Un suggerimento viene, ancora una volta, da Socrate, il quale, sempre nel Fedone, racconta di essere stato più volte visitato da un sogno che lo invitava a comporre musica e di aver sempre interpretato questo comando come un’esortazione a intensificare la ricerca filosofica che altro non era che una forma elevatissima di musica. “Ma ora, dopo che ci fu il giudizio, dice agli allievi raccolti intorno a lui, …mi parve fosse più sicuro e tranquillo non partirmi di qui se non prima di essermi tolto ogni scrupolo componendo poesie e obbedendo al sogno…” (Fedone, 61 a). Non, dunque, la musica come metafora della filosofia, ma la filosofia come espressione così vasta e onnicomprensiva dell’umano, da contenere anche la musica e quindi, perché no, la pittura, la danza, e qualunque altra forma di attività patrocinata dalle Muse.

Scegliere di esprimersi “in musica” non significa rifuggire dal ragionamento, mette in guardia sempre Platone nel Fedone, anzi, bisogna fare attenzione a non cadere nel peccato di misologia “perché non può capitare a uno peggior guaio di questo, che gli vengano in odio i ragionamenti. Misologia e misantropia nascono allo stesso modo…” (Fedone, 89 d).

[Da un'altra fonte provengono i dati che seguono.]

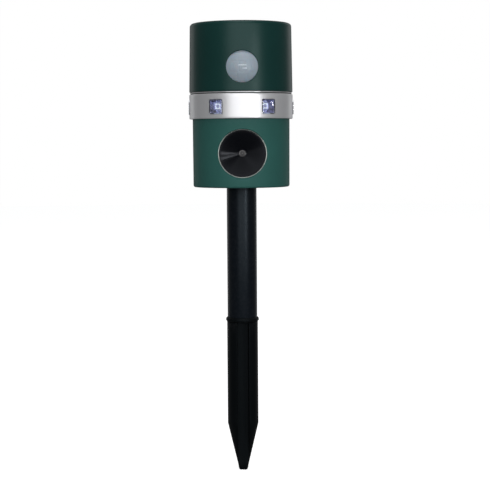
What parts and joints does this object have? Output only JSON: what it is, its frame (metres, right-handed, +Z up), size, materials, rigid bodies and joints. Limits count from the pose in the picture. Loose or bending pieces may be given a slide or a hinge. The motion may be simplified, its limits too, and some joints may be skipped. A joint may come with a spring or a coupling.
{
  "type": "ultrasonic pest repeller",
  "caption": "Garden animal repeller on a spiked pole: round head with motion lens and solar top, band of flash windows, ultrasonic speaker below.",
  "frame": {"origin": "on the pole's axis at ground level, under the stake's collar", "axes": "+Z up along the pole; the lens and the speaker face -Y; +X is to the right seen from the front"},
  "size_m": [0.0874, 0.0883, 0.3765],
  "materials": {
    "stake_plastic": "satin",
    "pole_black": "satin",
    "cap_plastic": "satin",
    "housing_green": "satin",
    "head_green": "satin",
    "band_silver": "satin",
    "seal_rubber": "matte",
    "screw_steel": "satin",
    "window_clear": "gloss",
    "reflector_silver": "gloss",
    "flash_white": "gloss",
    "lens_milky": "satin",
    "dark_plastic": "matte",
    "sensor_metal": "satin",
    "board_green": "satin",
    "cover_clear": "gloss",
    "solar_cells": "gloss",
    "cell_wrap": "gloss",
    "rim_metal": "satin",
    "cone_black": "gloss",
    "piezo_brass": "satin",
    "transformer_core": "satin",
    "part_black": "satin",
    "dial_black": "satin",
    "button_grey": "matte",
    "flap_rubber": "matte",
    "lead_red": "satin"
  },
  "bodies": {
    "ground": {"stake": "stake_plastic", "pole_tube": "pole_black", "pole_cap": "cap_plastic"},
    "unit": {"lower_housing": "housing_green", "led_band": "band_silver", "head_shell": "head_green", "head_seal": "seal_rubber", "body_seal": "seal_rubber", "housing_screws": "screw_steel", "small_screws": "screw_steel", "led_window_1": "window_clear", "led_window_2": "window_clear", "led_window_3": "window_clear", "led_window_4": "window_clear", "led_window_5": "window_clear", "led_window_6": "window_clear", "led_reflector_1": "reflector_silver", "led_reflector_2": "reflector_silver", "led_reflector_3": "reflector_silver", "led_reflector_4": "reflector_silver", "led_reflector_5": "reflector_silver", "led_reflector_6": "reflector_silver", "flash_led_1": "flash_white", "flash_led_2": "flash_white", "flash_led_3": "flash_white", "flash_led_4": "flash_white", "flash_led_5": "flash_white", "flash_led_6": "flash_white", "pir_lens": "lens_milky", "sensor_shroud": "dark_plastic", "pir_sensor": "sensor_metal", "pir_board": "board_green", "solar_cover": "cover_clear", "solar_panel": "solar_cells", "solar_gasket": "seal_rubber", "battery_cell": "cell_wrap", "battery_cradle": "dark_plastic", "battery_contacts": "screw_steel", "speaker_rim": "rim_metal", "speaker_cone": "cone_black", "speaker_cap": "cone_black", "speaker_frame": "dark_plastic", "speaker_element": "piezo_brass", "speaker_gasket": "seal_rubber", "speaker_clamp": "screw_steel", "main_board": "board_green", "driver_transformer": "transformer_core", "board_parts": "part_black", "control_board": "board_green", "mode_switch": "dark_plastic", "button_switch": "sensor_metal", "charge_socket": "sensor_metal", "solar_lead": "lead_red", "battery_lead": "lead_red", "speaker_lead": "lead_red", "pir_lead": "lead_red"},
    "dial": {"mode_dial": "dial_black", "mode_shaft": "screw_steel"},
    "button": {"power_button": "button_grey"},
    "flap": {"charge_flap": "flap_rubber"}
  },
  "joints": [
    {"name": "unit_swivel", "type": "hinge", "parent": "ground", "child": "unit", "pos_m": [0, 0, 0.125], "axis": [0, 0, 1], "continuous": true},
    {"name": "mode_dial_turn", "type": "hinge", "parent": "unit", "child": "dial", "pos_m": [0, 0.035, 0.151], "axis": [0, 1, 0], "range_deg": [-120, 120]},
    {"name": "power_button_push", "type": "slide", "parent": "unit", "child": "button", "axis": [0, -1, 0], "range_m": [0, 0.0012], "stiffness_N_per_m": 1500},
    {"name": "charge_flap_lift", "type": "hinge", "parent": "unit", "child": "flap", "pos_m": [0.0058, 0.0358, 0.1324], "axis": [1, 0, 0], "range_deg": [0, 90]}
  ]
}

Riflettendo su questi argomenti, mi è tornata alla mente una lezione mirabile sempre di Toesca sul rapporto che intercorre tra homo sapiens e homo faber. Non ricordo, purtroppo, né il luogo, né l’anno, né il riferimento storico nel quale questa lezione si svolse. Mi ricordo, però, l’emozione che ne trassi e mi torna anche alla mente che, sinteticamente, aveva sostenuto che l’homo sapiens non può esimersi dall’essere anche faber così come il faber non può non riversare, nella sua azione, anche il suo essere sapiens. L’operaio che, alla catena di montaggio, è costretto a compiere gesti ripetitivi, senza conoscere il progetto che il suo lavoro, contribuisce a realizzare, rappresenta la lacerazione, alienante e disumana, dell’homo faber dall’homo sapiens. Toesca sosteneva che ogni esperienza umana, proprio perché umana, è tale se esprimibile in parole, così come ogni discorso ha un significato se si riferisce ad un’esperienza di vita.

Quello era anche lo spirito della sua critica alla pedagogia imperante nella scuola, una pedagogia che contempla la scissione drastica tra teoria (requisito dei licei, riservati ai futuri dirigenti) e prassi (propinata, come cultura di serie B, ai futuri artigiani o operai). Nella Pancole University (come ironicamente intitolò la sua casa-scuola), si insegnava a “fare comprendendo” e a “comprendere facendo”. In quella sede, il cervello e le mani operavano sempre contestualmente, avevano sempre bisogno l’uno delle altre. Da questa collaborazione nascevano proposte, idee, suggerimenti applicabili agli ambiti più vari: tutte espressioni dell’intelligenza umana, allo stesso livello di dignità.

Una conferma di questa capacità liberatoria della filosofia professata da Toesca, mi venne dalle parole pronunciate dal sacerdote che celebrò la Messa in occasione del suo funerale a San Gimignano. Ricordando la straordinaria figura di Maestro, lodò il fatto che fosse stato capace di individuare in ogni allievo il suo talento e di favorire in ognuno il suo percorso. Quel giorno la Toscana era coperta di un candido mantello di neve: lo spettacolo di quella campagna punteggiata di cipressi era così straordinario che non potei resistere dal trarne un acquerello: fu il primo di una lunga serie.

 

Anna Marina Storoni Piazza

 

 

 

*Nato a Torino il 26 gennaio 1927, Pietro M. Toesca, fu allievo del filosofo Carlo Mazzantini. Ha insegnato filosofia teoretica ed epistemologia, dopo essersi perfezionato alla Sorbona di Parigi, nell’Università di Roma e Parma. Alla fine degli anni Settanta lasciò liberamente l’insegnamento accademico e fondò ‘Eupolis’, una rivista che ha lanciato in Italia l’ecologia territoriale. Il periodico, che reca come sottotitolo dal 1990 ‘La città storica come progetto’, ha proposto continue riflessioni teoriche sul progetto della città storica come nuovo modello di sviluppo. Per Toesca occorre recuperare ‘’le microcittà esemplari, dove la loro struttura è fatta per contenere la vita di una comunità”. Toesca è stato anche l’ideatore dell’Università del Territorio, con sede a San Gimignano, della Rete delle piccole città storiche dell’Italia centrale e della casa editrice Nuovi Quaderni. È morto a Roma il 30 dicembre del 2004.